YOUR OBJECTIVE: Exactly repeat the lines starting at the one that holds "outer_block = make_outer_block()" and ending at the one that holds "zip(*points))), Vector(map(max, zip(*points)))". Both end lines count; leave out everything else.

DATA:

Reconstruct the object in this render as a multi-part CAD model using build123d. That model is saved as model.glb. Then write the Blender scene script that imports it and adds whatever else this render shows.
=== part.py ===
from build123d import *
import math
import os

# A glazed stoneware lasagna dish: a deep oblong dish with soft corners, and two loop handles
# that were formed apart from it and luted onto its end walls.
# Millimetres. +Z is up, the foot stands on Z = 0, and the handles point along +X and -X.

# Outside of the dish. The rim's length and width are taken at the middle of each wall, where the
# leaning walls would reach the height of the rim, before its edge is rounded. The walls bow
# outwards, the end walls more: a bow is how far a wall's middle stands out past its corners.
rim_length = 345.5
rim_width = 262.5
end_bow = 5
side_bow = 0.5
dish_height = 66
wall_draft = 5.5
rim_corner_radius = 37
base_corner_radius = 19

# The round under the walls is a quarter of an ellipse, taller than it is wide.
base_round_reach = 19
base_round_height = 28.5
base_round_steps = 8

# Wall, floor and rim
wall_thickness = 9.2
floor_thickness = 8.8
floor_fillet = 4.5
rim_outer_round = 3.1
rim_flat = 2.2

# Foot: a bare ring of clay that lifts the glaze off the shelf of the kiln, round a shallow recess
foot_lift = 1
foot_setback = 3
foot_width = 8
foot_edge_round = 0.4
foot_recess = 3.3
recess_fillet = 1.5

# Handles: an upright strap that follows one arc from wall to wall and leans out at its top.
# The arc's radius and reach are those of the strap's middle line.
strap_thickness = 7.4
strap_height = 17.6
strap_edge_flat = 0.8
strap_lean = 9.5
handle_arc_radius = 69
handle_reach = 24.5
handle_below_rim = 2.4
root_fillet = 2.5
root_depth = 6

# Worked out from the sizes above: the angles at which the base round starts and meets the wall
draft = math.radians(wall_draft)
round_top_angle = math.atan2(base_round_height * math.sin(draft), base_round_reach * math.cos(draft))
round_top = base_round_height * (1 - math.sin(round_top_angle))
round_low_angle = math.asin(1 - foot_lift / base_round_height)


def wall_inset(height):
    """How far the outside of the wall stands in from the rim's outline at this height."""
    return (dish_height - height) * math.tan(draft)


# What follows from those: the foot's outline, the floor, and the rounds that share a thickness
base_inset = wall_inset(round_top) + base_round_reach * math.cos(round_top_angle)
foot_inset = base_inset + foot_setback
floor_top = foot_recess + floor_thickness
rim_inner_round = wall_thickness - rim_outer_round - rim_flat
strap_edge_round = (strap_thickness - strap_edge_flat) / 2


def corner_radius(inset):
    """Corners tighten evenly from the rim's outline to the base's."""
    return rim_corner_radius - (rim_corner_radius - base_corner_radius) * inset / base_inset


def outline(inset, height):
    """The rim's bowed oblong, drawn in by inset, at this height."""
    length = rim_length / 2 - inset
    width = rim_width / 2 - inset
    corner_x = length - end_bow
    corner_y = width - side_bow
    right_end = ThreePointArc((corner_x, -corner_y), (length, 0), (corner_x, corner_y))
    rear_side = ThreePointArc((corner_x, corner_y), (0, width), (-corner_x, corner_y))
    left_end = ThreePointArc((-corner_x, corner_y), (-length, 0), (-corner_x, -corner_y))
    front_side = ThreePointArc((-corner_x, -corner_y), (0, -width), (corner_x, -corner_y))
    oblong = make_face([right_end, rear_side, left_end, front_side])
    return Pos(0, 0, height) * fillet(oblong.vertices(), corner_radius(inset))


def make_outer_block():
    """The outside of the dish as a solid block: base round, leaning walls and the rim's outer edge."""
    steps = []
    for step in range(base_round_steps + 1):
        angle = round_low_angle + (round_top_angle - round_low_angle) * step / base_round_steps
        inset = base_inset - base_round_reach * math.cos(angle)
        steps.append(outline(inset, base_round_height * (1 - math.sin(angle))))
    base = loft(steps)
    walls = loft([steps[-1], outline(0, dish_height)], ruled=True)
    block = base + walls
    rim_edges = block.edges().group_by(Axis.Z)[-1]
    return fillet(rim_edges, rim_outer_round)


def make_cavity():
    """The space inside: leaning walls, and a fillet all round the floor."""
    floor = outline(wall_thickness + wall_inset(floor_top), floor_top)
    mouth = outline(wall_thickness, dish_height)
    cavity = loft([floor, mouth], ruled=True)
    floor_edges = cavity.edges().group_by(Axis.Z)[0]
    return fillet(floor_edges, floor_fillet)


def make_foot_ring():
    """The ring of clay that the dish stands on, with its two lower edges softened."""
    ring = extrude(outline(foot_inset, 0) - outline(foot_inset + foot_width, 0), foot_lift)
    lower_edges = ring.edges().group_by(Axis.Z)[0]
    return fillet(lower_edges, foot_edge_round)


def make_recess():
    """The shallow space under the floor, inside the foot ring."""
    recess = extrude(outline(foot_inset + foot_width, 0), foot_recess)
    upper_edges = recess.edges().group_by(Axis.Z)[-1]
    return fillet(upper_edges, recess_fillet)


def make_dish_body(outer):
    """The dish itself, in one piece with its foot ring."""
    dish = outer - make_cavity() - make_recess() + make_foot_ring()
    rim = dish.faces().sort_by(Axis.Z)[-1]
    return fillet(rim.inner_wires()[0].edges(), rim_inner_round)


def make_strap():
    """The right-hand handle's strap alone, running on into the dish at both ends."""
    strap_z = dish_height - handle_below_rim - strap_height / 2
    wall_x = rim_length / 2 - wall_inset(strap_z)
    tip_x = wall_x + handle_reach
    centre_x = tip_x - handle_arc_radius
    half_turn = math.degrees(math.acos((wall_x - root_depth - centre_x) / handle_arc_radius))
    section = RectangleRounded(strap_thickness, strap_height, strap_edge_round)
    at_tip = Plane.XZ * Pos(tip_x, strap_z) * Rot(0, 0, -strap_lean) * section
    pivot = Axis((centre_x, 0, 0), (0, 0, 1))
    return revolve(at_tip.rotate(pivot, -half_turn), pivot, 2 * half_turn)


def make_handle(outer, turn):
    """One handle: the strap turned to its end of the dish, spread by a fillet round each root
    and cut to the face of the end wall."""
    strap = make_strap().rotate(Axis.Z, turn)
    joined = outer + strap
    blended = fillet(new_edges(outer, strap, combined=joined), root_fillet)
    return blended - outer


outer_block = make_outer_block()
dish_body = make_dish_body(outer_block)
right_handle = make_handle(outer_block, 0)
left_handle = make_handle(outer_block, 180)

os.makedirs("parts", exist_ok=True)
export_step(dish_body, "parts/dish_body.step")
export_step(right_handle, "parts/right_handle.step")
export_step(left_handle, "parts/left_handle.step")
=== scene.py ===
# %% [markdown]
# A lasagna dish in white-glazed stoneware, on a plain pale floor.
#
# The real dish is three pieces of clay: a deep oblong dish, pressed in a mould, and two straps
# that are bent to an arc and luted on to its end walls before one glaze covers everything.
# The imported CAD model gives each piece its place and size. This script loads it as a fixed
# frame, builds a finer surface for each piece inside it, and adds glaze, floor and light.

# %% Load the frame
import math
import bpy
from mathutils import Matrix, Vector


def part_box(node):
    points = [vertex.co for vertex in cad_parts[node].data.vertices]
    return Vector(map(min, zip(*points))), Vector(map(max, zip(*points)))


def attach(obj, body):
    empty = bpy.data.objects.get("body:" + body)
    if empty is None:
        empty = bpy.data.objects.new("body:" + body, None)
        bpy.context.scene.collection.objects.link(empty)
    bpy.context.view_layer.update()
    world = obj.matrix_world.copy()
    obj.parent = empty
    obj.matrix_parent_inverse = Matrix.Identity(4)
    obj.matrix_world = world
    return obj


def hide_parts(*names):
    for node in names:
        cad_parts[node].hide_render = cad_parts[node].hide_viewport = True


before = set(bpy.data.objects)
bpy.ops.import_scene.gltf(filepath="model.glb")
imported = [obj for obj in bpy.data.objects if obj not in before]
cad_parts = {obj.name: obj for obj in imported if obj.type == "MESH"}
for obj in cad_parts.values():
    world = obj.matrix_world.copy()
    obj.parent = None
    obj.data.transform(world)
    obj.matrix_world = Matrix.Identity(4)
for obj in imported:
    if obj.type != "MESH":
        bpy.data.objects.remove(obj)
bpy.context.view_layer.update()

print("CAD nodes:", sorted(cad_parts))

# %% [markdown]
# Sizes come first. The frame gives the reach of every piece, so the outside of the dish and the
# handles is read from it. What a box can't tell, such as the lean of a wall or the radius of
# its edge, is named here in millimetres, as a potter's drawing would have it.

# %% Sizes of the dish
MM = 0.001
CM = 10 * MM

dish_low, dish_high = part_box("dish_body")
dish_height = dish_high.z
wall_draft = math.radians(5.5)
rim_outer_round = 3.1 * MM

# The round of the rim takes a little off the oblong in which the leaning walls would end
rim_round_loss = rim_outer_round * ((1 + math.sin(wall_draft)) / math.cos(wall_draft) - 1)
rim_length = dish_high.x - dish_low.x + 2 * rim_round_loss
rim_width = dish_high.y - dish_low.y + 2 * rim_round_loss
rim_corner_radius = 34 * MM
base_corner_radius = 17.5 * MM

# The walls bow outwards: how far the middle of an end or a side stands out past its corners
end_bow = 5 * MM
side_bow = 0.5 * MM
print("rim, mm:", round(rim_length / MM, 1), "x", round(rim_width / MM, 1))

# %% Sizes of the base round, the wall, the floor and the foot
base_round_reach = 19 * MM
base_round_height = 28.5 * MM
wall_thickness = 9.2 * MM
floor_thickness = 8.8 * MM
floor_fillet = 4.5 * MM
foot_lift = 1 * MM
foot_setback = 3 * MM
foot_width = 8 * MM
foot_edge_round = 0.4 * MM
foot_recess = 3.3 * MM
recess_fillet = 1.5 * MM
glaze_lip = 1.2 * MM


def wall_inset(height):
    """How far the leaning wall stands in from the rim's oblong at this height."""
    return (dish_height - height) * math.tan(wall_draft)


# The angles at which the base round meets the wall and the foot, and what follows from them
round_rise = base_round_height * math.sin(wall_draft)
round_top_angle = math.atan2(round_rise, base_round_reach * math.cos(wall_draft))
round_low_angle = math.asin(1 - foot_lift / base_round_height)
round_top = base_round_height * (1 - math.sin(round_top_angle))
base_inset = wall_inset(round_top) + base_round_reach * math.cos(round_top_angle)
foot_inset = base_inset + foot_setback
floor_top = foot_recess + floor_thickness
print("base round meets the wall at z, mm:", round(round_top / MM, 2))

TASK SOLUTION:
outer_block = make_outer_block()
dish_body = make_dish_body(outer_block)
right_handle = make_handle(outer_block, 0)
left_handle = make_handle(outer_block, 180)

os.makedirs("parts", exist_ok=True)
export_step(dish_body, "parts/dish_body.step")
export_step(right_handle, "parts/right_handle.step")
export_step(left_handle, "parts/left_handle.step")
=== scene.py ===
# %% [markdown]
# A lasagna dish in white-glazed stoneware, on a plain pale floor.
#
# The real dish is three pieces of clay: a deep oblong dish, pressed in a mould, and two straps
# that are bent to an arc and luted on to its end walls before one glaze covers everything.
# The imported CAD model gives each piece its place and size. This script loads it as a fixed
# frame, builds a finer surface for each piece inside it, and adds glaze, floor and light.

# %% Load the frame
import math
import bpy
from mathutils import Matrix, Vector


def part_box(node):
    points = [vertex.co for vertex in cad_parts[node].data.vertices]
    return Vector(map(min, zip(*points))), Vector(map(max, zip(*points)))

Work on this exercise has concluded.